Digitally mapping products and technical know-how in the form of relational object knowledge is necessary in order to be able to successfully meet the requirements of global markets and be better than the competition in the future. “Topping an offer off with digital twins is the royal class and something really special at the moment – we believe it will become a matter of course in just five years’ time,” Henkel concludes.
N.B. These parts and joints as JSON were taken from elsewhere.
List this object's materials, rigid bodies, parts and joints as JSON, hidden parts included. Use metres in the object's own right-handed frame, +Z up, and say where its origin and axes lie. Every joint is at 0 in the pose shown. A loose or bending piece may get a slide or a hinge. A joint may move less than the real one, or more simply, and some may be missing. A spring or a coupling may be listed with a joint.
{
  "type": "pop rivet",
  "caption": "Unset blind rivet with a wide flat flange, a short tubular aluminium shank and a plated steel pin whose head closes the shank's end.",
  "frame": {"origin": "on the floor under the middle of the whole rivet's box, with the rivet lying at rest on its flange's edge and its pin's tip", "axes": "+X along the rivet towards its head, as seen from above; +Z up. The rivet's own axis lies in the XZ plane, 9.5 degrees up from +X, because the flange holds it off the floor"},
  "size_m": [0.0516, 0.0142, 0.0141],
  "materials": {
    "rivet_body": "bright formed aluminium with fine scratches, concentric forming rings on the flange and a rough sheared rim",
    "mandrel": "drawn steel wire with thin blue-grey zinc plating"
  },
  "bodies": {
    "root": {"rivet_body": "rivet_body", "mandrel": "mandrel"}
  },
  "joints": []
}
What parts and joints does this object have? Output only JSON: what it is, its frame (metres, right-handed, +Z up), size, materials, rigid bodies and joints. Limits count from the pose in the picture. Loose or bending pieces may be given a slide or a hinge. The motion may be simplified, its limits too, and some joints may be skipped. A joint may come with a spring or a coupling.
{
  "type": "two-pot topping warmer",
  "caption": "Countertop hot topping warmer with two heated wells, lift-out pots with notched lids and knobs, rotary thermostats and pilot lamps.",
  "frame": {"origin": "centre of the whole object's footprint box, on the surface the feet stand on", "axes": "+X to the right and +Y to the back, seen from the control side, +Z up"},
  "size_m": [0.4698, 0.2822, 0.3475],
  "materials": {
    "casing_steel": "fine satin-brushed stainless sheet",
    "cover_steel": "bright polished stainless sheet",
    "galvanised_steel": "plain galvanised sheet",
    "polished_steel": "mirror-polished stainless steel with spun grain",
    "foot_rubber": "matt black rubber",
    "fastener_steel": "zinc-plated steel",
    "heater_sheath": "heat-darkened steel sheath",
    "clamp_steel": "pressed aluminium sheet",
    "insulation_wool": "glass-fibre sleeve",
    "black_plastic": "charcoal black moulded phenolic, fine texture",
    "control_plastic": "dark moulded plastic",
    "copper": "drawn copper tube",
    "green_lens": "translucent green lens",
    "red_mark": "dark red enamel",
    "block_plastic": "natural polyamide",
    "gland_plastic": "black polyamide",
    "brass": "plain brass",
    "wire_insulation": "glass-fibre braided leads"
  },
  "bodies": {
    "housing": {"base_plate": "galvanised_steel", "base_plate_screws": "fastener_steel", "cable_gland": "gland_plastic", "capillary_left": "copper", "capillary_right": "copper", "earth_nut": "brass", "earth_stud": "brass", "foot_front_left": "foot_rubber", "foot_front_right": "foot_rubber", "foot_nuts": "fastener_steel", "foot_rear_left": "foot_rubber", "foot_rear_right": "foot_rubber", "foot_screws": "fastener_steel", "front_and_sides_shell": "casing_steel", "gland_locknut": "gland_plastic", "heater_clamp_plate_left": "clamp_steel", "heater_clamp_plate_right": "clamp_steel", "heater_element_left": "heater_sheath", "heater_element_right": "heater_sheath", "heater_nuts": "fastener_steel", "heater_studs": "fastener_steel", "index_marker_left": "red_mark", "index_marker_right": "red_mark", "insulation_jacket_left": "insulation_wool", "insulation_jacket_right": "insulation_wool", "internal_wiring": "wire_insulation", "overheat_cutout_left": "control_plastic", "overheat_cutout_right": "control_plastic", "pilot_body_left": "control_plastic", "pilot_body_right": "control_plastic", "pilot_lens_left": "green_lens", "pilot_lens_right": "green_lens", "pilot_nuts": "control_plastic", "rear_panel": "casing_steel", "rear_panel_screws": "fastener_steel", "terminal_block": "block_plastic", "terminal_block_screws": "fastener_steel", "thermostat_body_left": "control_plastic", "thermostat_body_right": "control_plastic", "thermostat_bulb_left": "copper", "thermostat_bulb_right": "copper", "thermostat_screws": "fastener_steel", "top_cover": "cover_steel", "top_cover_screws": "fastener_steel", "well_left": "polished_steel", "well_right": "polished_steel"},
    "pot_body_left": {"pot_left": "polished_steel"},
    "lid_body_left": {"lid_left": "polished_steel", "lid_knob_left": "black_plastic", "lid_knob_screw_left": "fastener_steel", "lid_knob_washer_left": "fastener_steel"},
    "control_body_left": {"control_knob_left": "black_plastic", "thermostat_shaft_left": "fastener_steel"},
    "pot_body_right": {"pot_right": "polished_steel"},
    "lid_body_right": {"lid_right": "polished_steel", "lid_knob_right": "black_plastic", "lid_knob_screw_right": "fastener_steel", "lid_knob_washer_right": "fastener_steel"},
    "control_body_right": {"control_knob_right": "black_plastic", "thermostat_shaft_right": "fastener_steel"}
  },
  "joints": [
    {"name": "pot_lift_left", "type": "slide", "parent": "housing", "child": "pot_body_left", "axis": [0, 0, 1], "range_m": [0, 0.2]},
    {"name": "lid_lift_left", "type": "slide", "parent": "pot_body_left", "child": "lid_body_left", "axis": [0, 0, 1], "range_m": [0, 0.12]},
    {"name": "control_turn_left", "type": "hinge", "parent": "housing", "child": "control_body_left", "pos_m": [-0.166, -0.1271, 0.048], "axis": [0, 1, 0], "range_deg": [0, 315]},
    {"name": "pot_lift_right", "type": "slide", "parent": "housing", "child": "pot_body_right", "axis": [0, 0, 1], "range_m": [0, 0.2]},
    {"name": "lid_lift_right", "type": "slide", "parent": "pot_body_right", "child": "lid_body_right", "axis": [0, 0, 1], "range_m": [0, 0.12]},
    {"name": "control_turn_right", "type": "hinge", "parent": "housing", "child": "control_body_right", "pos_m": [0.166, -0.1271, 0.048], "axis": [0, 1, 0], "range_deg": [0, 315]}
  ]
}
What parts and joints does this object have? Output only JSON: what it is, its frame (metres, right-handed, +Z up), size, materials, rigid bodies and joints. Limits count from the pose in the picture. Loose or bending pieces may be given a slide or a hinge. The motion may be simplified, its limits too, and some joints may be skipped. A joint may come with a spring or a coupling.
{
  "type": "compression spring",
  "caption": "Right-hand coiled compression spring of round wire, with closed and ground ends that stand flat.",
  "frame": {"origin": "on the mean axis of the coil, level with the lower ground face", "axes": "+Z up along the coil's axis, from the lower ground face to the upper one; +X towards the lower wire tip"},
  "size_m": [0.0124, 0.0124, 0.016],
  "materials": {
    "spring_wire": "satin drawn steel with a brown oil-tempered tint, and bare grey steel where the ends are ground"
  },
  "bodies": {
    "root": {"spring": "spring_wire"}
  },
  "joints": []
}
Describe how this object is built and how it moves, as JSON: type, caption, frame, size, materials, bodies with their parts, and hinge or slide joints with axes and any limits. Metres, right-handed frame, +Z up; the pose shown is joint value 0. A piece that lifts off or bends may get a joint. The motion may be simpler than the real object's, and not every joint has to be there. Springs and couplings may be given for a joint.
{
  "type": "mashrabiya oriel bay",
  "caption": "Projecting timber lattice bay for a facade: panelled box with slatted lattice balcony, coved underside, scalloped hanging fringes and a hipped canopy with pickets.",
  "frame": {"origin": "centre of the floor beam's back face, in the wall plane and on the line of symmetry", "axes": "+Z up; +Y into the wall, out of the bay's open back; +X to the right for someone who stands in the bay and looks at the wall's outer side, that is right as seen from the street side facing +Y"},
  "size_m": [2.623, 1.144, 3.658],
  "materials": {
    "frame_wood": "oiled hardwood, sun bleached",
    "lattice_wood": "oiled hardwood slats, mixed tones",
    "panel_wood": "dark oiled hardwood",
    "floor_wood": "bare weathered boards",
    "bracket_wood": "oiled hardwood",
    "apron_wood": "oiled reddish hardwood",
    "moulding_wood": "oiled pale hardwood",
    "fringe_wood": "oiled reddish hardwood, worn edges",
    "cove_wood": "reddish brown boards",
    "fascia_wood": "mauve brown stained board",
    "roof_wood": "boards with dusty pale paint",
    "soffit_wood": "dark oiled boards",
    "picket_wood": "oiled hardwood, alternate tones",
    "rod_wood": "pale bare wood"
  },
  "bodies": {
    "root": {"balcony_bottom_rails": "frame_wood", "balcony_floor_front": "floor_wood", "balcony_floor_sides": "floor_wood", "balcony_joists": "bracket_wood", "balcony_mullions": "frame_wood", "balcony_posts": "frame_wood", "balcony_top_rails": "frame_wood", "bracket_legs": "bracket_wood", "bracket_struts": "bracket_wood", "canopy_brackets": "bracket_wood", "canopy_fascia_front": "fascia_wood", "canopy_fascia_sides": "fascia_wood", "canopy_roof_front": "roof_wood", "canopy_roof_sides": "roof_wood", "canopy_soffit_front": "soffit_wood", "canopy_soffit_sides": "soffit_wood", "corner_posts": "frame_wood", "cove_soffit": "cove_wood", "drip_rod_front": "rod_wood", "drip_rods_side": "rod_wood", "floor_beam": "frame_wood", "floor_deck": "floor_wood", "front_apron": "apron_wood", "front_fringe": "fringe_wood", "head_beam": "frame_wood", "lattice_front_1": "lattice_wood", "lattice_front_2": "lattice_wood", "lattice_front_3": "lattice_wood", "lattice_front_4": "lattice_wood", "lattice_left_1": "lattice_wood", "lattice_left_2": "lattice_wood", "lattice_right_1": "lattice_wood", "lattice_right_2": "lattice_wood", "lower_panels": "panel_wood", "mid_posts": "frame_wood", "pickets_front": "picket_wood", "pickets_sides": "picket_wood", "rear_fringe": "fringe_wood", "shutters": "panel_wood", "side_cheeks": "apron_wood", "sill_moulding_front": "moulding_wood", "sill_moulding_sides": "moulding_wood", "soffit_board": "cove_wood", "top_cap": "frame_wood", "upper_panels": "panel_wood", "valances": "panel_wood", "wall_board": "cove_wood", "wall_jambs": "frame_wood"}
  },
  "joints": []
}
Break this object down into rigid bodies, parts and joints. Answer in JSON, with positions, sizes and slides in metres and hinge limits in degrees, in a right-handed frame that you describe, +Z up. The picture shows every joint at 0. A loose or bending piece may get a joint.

Virtual Reality within the company
According to Goldman Sachs surveys, global sales in the Virtual/Augmented Reality market are projected to rise to 80 billion US dollars by 2025. Against this background, it is not surprising that many companies, from start-ups to publicly traded companies, define Virtual/Augmented Reality (VR/AR) as a strategic priority for the upcoming years. In fact, there are already meaningful and technically feasible applications and business opportunities in use in many industries. Pioneers and innovators have recognized this potential and are testing innovative fields of application. “The new emotional and communicative experiences are in the foreground”, Angelika Huber-Straßer, Divisional Director Corporates at KPMG, states in her introduction to the study on the potential of AR/VR in companies, entitled “New Dimensions of Reality”. Together with VR/AR specialist, the B2B area in particular was examined as early as 2016. According to KPMG, the market for VR/AR applications will develop very dynamically in the medium and long term, as complementary technologies will fuel far-reaching innovations. Additionally, in light of the digital transformation in the business sector, it can be assumed that players will initially have the optimization of the current value chain in mind. Moreover, according to the analysts, successful companies are already preparing for it today. Great potential (52 percent) was identified in marketing and sales in general and in sales support in particular.